“It has to be something I’m obsessed with.”
When it comes to picking the subject of one of his acclaimed biographies, fascination is always a factor for author and journalist David Maraniss. Speaking to fellow author Jeff Pearlman, Mr. Maraniss said that each new book “insinuates itself into my life and in a sense takes over.”
“Formats change but two things remain eternal, or so I hope,” he noted during the interview. “The human need to understand ourselves through story and the essential need to search for truth and separate fact from misinformation.”
The author and Washington Post associate editor will lead off the 2015 Writers’ Workshop Series at the Williston Northampton School with a public lecture on September 24 in the Dodge Room, Reed Campus Center.
Mr. Maraniss is a three-time Pulitzer Prize finalist and award-winning political journalist. His six critically acclaimed biographies include Barack Obama: The Story, When Pride Still Mattered: A Life of Vince Lombardi, and First in His Class: A Biography of Bill Clinton, among other notable works. He is also the author of Into the Story: A Writer’s Journey Through Life, Politics, Sports and Loss and The Clinton Enigma.

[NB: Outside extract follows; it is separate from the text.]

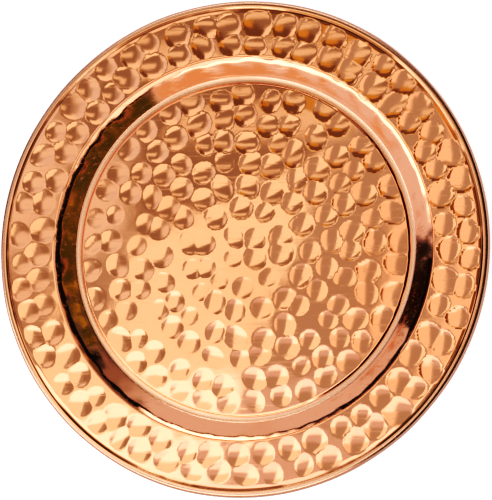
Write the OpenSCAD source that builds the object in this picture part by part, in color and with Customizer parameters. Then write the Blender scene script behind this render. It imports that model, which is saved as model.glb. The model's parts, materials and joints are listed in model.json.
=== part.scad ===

His most recent work, Once in A Great City: A Detroit Story, recalls his hometown during the early 1960s, at a pinnacle of influence for American auto makers. In his New York Times review, Michiko Kakutani described the book as “a mosaic-like picture of the city that has the sort of intimacy and tactile emotion that Larry McMurtry brought to his depictions of the Old West.”
The Writers’ Workshop Series was created by celebrated authors and Williston parents Madeleine Blais P’00, ’04 and Elinor Lipman P’00 in 1998. During the series, which takes place each fall, four well-established writers visit campus to give public lectures and offer hands-on instruction with students.
This year, the Writers’ Workshop Series will featured by documentarian Ian Cheney on September 29; memoirist Debra Monroe on November 3; and novelist John Katzenbach on November. Lectures are always free, open to the public, and take place in Williston’s Dodge Room at 7:00 p.m.